→ **Problem description**
Set down only the lines running from the one with "Continue the three.js" to the one with "from the first row to the second.", both lines included, exactly as they stand, please.
=== Data supplied ===
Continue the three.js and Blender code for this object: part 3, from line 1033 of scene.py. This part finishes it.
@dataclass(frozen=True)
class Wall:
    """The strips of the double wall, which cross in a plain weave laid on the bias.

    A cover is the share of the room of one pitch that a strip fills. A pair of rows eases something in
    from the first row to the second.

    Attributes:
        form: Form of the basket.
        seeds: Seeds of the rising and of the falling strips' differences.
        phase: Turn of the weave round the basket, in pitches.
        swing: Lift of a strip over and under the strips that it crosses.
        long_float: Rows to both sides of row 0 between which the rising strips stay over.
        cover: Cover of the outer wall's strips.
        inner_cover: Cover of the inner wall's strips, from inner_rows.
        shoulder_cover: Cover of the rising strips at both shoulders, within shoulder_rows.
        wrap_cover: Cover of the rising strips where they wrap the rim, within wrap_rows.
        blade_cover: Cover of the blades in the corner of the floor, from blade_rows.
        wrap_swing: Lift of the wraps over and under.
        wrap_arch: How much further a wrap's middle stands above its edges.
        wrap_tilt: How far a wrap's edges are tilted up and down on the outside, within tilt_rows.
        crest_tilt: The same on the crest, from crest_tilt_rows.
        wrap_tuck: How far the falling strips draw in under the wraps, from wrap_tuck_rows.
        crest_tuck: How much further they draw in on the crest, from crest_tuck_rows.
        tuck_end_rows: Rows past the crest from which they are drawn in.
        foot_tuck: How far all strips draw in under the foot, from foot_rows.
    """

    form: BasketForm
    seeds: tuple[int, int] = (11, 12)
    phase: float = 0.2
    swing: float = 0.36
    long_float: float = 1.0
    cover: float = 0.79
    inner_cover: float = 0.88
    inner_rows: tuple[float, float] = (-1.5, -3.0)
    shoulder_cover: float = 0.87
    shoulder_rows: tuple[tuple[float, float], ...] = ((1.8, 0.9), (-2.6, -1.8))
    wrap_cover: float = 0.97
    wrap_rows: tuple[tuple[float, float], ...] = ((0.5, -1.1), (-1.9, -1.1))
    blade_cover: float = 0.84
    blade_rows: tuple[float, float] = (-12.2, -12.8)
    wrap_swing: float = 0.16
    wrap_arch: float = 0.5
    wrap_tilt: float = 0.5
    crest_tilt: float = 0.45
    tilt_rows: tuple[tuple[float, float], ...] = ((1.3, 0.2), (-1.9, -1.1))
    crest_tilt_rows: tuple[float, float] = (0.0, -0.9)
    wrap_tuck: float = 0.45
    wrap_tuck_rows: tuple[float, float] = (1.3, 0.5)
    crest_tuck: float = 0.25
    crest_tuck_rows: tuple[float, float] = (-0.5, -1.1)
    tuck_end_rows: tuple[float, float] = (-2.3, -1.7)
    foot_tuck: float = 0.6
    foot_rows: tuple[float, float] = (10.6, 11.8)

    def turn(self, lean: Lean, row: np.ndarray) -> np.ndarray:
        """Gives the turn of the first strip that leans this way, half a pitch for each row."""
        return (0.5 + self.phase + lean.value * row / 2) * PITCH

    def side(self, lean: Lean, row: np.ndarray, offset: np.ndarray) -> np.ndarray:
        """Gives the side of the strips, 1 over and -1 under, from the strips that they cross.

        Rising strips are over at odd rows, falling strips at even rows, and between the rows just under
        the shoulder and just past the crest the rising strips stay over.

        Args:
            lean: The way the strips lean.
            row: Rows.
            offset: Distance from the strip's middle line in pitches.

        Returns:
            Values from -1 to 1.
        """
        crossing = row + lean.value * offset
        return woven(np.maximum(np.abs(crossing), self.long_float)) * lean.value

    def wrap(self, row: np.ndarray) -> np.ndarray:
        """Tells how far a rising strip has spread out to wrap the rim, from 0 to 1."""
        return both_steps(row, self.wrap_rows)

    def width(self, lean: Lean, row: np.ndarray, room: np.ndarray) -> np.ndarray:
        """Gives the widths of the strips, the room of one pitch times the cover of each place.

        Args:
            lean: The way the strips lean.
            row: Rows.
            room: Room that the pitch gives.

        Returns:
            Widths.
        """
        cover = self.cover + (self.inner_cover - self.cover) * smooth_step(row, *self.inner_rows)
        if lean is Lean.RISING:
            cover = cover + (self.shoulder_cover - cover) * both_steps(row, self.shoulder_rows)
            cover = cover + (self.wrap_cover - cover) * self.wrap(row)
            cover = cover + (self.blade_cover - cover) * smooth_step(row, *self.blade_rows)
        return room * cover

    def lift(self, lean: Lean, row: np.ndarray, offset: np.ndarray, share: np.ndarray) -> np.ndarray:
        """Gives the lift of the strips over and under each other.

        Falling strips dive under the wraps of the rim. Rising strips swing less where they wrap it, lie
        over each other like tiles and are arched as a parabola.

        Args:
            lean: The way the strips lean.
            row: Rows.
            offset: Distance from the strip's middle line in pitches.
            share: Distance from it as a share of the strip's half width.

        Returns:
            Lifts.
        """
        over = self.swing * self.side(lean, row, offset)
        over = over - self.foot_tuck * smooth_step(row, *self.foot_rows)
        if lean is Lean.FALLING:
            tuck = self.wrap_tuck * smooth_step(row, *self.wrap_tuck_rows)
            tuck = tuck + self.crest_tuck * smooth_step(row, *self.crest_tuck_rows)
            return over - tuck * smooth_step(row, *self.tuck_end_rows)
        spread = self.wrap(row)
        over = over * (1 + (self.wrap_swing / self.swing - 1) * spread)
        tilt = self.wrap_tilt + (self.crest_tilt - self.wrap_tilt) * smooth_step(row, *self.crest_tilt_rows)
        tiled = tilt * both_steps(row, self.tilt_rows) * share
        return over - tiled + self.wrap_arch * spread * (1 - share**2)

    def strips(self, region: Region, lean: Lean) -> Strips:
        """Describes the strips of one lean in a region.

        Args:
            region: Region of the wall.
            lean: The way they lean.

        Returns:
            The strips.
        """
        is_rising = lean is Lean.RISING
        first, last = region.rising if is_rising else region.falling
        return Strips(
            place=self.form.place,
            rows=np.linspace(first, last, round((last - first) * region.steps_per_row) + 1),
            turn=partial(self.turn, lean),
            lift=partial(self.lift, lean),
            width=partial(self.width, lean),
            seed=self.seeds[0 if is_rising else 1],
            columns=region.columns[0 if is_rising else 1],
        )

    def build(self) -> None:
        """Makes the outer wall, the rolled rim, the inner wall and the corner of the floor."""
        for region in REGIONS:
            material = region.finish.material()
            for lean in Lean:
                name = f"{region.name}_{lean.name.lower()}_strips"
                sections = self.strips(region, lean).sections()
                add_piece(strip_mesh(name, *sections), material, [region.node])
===
=== Data supplied ===
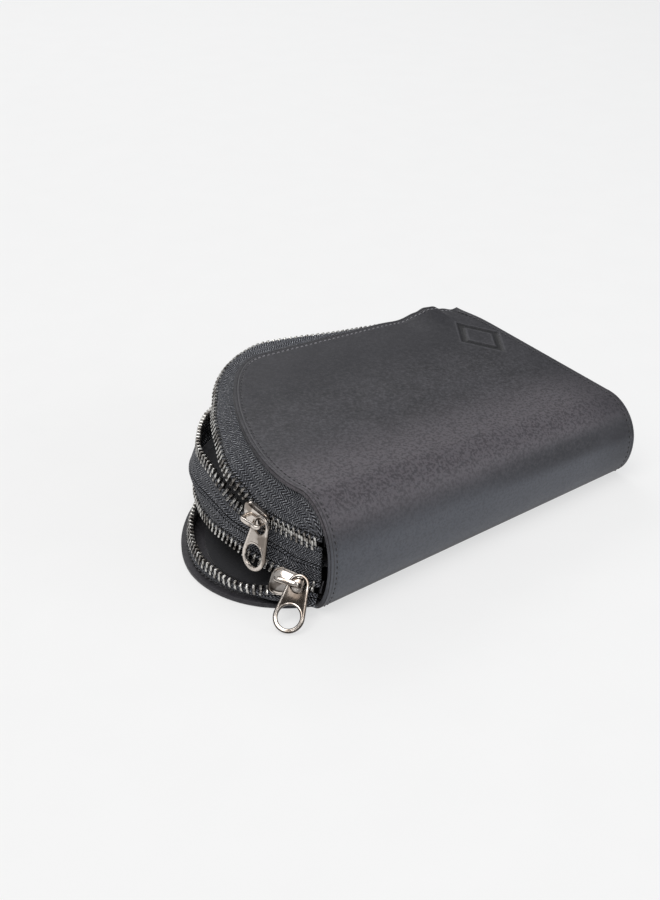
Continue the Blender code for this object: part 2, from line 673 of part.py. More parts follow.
===
→ **Response to the exercise**
Continue the three.js and Blender code for this object: part 3, from line 1033 of scene.py. This part finishes it.
@dataclass(frozen=True)
class Wall:
    """The strips of the double wall, which cross in a plain weave laid on the bias.

    A cover is the share of the room of one pitch that a strip fills. A pair of rows eases something in
    from the first row to the second.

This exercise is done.